**PROBLEM TO WORK ON:** From the data that follows, print exactly the lines starting at the one containing "for name, shape" and ending at the one containing "obj.matrix_parent_inverse = Matrix.Identity(4)"; include both of them and nothing more.
--------------------
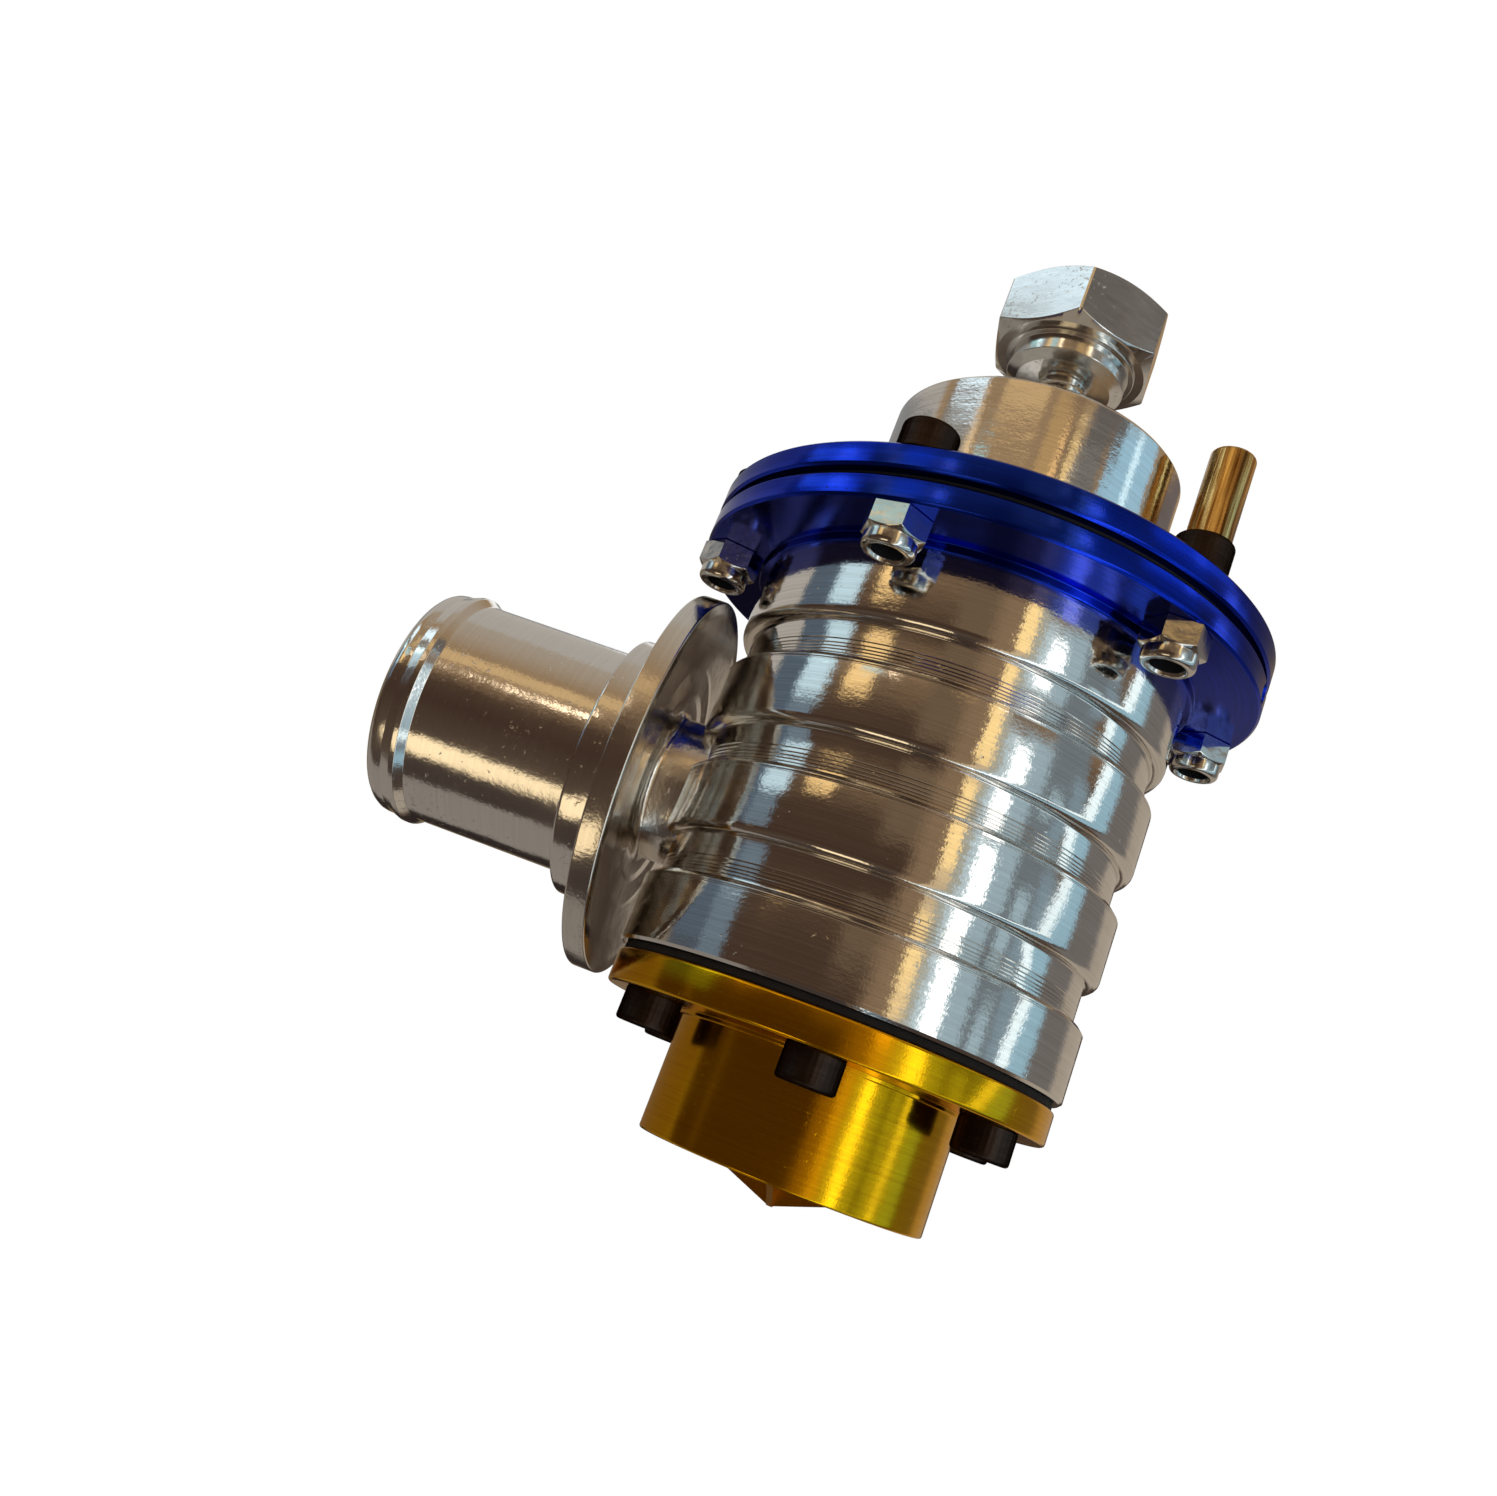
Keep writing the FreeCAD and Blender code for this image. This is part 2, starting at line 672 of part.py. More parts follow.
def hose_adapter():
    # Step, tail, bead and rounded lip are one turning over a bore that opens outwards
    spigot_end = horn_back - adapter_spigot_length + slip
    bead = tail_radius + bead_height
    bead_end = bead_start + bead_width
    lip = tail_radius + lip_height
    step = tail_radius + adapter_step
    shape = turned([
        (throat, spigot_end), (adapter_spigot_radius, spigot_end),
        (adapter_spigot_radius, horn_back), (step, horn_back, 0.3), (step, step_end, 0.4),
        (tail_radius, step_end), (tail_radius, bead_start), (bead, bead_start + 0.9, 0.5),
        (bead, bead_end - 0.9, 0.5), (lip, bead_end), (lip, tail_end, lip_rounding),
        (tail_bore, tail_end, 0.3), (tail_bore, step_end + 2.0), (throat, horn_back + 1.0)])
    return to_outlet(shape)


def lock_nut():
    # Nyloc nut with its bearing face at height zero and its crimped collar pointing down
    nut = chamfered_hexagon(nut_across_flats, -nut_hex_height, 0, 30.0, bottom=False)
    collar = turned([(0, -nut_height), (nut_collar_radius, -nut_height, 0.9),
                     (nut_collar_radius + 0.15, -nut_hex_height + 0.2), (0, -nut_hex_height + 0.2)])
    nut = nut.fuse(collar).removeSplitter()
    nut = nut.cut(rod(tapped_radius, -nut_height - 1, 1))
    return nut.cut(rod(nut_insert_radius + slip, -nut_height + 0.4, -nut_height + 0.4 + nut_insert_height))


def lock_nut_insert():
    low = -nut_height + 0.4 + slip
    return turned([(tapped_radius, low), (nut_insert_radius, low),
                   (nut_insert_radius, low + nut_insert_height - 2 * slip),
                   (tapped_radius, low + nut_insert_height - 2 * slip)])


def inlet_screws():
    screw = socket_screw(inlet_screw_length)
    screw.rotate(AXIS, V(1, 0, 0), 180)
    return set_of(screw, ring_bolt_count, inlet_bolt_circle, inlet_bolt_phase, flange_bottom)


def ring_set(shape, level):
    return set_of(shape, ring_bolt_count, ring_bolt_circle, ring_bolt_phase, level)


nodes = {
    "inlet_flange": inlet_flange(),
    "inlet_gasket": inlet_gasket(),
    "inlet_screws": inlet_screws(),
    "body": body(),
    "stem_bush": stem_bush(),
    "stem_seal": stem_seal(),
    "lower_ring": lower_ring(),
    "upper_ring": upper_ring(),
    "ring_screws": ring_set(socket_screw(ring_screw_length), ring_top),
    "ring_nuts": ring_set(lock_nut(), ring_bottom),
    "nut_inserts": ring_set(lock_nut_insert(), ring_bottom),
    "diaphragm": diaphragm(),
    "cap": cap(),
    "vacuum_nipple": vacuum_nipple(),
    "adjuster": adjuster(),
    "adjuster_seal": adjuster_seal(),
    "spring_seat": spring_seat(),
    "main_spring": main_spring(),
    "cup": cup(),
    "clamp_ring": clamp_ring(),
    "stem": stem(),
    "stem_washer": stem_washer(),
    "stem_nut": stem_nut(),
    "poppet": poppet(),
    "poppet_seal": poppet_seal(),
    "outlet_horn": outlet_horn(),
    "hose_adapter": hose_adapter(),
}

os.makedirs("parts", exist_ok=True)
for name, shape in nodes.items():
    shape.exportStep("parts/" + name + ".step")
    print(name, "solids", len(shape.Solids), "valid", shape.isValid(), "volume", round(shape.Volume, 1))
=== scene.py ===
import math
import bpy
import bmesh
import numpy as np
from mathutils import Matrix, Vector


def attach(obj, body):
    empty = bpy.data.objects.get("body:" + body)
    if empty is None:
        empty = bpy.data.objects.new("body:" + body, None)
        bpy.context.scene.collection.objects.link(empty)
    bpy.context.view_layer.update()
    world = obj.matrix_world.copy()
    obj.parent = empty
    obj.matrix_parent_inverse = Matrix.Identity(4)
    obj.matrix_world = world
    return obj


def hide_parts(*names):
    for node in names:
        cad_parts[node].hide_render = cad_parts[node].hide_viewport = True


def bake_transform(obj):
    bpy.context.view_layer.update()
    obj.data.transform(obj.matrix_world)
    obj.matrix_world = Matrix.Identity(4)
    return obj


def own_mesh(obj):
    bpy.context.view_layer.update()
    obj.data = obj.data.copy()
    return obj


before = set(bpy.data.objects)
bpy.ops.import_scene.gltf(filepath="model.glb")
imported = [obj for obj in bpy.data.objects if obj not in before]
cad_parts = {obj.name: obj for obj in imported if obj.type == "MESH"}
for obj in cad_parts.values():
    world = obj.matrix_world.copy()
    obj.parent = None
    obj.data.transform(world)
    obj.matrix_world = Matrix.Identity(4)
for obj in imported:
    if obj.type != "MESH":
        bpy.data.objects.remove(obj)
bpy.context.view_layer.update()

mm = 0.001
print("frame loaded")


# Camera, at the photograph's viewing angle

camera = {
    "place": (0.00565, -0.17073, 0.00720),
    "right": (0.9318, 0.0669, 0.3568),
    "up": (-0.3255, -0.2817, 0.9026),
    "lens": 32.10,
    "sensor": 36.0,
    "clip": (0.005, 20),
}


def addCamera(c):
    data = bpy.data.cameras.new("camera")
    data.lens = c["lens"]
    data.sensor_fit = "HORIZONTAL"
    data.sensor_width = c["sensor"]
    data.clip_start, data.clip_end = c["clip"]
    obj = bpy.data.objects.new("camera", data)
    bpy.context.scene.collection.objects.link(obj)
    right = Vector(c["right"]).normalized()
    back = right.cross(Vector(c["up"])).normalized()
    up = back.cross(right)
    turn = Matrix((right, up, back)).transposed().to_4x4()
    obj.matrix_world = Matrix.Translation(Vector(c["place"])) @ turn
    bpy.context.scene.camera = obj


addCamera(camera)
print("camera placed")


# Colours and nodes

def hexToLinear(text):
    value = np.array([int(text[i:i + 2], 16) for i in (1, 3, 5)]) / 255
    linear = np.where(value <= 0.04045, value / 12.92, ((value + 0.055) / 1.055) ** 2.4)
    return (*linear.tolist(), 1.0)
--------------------
**ANSWER IN FULL:**
for name, shape in nodes.items():
    shape.exportStep("parts/" + name + ".step")
    print(name, "solids", len(shape.Solids), "valid", shape.isValid(), "volume", round(shape.Volume, 1))
=== scene.py ===
import math
import bpy
import bmesh
import numpy as np
from mathutils import Matrix, Vector


def attach(obj, body):
    empty = bpy.data.objects.get("body:" + body)
    if empty is None:
        empty = bpy.data.objects.new("body:" + body, None)
        bpy.context.scene.collection.objects.link(empty)
    bpy.context.view_layer.update()
    world = obj.matrix_world.copy()
    obj.parent = empty
    obj.matrix_parent_inverse = Matrix.Identity(4)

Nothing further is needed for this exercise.